> _What to produce_
Repeat exactly, and only, the lines from the one that contains "it lies on." through the one that contains "import math", both ends included.
------
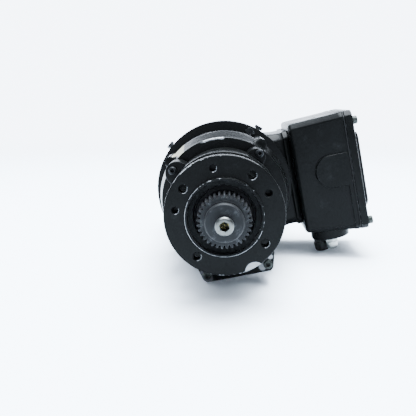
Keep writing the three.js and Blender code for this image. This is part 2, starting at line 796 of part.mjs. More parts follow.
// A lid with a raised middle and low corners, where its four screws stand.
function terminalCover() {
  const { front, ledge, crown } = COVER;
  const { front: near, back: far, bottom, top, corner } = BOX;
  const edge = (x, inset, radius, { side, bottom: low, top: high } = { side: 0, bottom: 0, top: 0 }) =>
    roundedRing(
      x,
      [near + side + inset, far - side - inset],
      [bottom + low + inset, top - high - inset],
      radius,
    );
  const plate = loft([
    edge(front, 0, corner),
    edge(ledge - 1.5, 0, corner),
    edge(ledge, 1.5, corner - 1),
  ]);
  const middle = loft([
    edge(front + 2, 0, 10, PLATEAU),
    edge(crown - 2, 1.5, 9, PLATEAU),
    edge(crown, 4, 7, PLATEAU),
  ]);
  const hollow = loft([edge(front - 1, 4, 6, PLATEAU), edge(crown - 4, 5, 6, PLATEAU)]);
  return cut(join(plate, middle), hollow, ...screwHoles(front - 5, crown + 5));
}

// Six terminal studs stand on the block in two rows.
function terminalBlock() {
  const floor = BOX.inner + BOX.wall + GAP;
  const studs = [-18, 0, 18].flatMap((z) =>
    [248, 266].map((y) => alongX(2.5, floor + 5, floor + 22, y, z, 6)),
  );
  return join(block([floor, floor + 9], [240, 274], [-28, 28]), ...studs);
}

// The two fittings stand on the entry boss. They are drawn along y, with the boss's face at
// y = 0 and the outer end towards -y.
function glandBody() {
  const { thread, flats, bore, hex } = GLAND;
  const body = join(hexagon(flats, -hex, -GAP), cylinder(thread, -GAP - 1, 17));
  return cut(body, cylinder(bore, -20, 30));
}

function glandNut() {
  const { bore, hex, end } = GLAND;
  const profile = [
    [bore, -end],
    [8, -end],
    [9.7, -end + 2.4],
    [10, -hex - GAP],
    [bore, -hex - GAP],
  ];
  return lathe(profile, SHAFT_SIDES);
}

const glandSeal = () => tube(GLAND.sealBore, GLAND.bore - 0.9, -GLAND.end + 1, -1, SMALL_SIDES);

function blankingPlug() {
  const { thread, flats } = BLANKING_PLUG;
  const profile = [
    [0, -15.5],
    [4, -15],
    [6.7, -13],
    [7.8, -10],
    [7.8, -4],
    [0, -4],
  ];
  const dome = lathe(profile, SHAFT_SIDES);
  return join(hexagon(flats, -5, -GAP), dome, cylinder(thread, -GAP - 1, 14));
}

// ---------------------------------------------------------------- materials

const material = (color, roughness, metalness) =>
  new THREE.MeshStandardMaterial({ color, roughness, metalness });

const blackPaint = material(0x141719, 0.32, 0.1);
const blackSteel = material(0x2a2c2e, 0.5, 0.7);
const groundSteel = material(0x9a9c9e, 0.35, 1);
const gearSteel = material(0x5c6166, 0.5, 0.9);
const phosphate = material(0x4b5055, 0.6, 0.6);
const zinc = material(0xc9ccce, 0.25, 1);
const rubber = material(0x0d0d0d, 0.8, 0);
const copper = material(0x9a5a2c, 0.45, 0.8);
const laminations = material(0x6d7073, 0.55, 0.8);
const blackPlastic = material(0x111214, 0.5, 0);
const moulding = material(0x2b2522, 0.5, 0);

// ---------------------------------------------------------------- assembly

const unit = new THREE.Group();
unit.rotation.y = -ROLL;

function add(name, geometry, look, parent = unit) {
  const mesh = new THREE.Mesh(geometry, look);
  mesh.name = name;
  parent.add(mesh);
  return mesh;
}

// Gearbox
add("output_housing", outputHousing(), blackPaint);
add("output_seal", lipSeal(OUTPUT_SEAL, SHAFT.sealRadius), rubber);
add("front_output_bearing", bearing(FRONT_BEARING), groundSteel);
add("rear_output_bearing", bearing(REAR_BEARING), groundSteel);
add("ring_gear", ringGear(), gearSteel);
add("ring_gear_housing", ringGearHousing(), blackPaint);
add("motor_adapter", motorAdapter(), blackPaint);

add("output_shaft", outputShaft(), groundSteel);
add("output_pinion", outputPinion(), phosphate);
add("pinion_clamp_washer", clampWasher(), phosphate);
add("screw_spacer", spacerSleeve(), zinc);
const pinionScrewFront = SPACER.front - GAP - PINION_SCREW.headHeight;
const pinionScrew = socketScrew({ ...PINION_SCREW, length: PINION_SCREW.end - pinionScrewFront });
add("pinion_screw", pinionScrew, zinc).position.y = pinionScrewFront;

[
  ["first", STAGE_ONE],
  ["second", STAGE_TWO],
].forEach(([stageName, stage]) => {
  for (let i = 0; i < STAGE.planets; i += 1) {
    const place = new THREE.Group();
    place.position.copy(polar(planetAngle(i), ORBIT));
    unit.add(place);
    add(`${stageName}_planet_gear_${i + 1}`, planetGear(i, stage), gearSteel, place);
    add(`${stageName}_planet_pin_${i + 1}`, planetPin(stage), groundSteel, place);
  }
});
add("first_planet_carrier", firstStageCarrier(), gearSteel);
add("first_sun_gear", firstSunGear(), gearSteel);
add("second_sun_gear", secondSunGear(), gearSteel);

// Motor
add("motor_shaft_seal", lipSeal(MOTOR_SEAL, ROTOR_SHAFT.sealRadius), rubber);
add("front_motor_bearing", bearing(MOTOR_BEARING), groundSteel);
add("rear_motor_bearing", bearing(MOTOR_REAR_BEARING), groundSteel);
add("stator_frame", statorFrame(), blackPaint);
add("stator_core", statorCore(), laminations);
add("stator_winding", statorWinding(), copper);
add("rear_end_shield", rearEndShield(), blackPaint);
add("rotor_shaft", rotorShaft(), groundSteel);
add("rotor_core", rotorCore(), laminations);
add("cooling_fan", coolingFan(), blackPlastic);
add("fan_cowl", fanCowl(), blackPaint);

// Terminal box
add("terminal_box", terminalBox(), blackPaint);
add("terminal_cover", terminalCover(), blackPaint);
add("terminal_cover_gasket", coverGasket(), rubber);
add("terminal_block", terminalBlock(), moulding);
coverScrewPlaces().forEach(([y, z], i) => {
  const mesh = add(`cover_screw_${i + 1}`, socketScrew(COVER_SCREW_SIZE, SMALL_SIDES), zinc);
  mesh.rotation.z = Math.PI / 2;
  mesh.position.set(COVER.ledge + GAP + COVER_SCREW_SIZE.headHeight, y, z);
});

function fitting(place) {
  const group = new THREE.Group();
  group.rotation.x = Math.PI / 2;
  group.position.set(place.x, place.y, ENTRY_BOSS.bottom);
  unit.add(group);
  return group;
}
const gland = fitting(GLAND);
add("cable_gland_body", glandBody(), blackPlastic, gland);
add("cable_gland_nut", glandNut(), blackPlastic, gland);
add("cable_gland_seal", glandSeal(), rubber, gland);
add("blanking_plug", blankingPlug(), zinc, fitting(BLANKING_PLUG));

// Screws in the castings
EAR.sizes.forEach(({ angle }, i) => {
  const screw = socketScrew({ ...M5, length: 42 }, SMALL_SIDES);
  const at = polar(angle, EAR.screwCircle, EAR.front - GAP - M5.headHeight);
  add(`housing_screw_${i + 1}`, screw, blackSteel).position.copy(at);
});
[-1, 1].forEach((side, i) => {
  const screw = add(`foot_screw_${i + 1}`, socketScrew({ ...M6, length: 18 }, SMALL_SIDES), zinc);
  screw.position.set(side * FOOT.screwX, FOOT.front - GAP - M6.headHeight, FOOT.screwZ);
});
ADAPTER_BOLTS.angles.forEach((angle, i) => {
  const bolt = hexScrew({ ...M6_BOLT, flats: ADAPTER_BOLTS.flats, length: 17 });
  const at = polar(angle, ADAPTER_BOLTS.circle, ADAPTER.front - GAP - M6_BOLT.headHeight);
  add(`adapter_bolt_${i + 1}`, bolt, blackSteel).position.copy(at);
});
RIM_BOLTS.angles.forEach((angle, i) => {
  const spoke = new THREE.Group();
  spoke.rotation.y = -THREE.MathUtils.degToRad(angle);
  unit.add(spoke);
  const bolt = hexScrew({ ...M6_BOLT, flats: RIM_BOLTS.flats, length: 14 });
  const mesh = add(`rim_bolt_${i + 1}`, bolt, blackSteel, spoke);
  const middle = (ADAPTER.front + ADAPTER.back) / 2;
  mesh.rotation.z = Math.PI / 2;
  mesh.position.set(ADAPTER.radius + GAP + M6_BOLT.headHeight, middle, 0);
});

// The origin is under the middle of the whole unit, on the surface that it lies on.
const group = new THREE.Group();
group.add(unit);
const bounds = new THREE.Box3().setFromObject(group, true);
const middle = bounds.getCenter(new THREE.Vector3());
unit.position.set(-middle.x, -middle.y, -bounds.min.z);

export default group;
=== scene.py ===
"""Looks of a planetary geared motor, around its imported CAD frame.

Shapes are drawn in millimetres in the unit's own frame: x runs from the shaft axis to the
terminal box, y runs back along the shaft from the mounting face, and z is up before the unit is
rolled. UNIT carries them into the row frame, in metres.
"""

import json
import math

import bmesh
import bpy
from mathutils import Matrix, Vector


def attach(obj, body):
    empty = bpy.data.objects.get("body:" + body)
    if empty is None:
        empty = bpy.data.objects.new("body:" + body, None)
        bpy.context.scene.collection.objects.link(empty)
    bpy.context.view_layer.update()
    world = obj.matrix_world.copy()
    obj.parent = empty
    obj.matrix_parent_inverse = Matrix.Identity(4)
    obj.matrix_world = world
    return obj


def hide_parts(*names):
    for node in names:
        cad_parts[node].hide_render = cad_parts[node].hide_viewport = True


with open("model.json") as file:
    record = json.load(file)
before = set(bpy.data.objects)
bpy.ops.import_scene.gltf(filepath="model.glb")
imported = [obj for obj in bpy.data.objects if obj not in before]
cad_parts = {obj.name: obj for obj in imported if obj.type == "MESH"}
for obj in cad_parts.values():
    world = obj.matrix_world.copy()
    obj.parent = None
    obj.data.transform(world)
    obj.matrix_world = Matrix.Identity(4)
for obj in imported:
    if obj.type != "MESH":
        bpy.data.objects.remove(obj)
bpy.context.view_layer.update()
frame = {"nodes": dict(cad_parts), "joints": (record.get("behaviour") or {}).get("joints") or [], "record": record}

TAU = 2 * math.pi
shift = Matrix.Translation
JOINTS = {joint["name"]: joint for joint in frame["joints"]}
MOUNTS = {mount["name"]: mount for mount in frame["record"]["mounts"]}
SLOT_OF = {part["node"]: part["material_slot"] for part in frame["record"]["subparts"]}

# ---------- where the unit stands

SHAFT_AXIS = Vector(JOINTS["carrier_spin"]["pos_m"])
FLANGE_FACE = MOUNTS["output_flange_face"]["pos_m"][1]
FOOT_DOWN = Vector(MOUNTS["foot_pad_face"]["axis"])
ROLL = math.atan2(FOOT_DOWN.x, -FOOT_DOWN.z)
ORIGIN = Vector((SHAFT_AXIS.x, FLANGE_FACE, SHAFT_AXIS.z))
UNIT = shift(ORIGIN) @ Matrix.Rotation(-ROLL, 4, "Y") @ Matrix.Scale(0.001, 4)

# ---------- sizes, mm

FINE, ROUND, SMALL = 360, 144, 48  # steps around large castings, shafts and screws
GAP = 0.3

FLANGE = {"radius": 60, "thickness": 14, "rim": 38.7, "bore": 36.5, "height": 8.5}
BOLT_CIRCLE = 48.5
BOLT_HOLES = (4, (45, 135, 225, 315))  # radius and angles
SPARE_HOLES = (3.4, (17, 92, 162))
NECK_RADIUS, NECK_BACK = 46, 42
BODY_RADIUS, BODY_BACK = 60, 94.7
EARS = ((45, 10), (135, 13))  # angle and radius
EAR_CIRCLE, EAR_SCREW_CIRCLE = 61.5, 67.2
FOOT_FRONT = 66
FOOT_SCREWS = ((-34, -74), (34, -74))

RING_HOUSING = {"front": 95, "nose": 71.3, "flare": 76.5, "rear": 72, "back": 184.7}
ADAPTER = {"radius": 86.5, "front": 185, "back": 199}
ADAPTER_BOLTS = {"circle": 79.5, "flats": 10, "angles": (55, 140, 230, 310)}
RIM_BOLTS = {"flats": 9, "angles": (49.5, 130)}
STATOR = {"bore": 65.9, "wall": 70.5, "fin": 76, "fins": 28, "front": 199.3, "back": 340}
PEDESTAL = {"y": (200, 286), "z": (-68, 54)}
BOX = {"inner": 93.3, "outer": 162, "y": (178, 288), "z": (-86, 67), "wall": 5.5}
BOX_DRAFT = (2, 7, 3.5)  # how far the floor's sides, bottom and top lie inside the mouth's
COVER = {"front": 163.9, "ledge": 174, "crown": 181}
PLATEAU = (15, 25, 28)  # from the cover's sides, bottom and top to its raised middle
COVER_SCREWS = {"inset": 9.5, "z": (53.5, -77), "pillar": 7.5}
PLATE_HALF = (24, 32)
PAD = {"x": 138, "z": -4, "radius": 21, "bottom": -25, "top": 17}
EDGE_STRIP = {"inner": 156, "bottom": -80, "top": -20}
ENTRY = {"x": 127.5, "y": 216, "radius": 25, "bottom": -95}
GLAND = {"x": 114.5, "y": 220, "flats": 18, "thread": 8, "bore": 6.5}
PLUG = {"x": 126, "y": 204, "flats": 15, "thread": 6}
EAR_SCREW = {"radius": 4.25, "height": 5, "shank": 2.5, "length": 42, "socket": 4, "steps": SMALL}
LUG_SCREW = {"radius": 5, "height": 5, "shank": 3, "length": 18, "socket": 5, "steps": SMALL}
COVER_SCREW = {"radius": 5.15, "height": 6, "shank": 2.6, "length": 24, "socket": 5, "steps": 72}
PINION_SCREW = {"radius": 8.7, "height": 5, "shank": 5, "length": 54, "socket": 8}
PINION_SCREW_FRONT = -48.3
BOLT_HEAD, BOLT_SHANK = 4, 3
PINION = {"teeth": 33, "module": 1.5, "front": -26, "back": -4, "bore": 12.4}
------
> _Task response_
// The origin is under the middle of the whole unit, on the surface that it lies on.
const group = new THREE.Group();
group.add(unit);
const bounds = new THREE.Box3().setFromObject(group, true);
const middle = bounds.getCenter(new THREE.Vector3());
unit.position.set(-middle.x, -middle.y, -bounds.min.z);

export default group;
=== scene.py ===
"""Looks of a planetary geared motor, around its imported CAD frame.

Shapes are drawn in millimetres in the unit's own frame: x runs from the shaft axis to the
terminal box, y runs back along the shaft from the mounting face, and z is up before the unit is
rolled. UNIT carries them into the row frame, in metres.
"""

import json
import math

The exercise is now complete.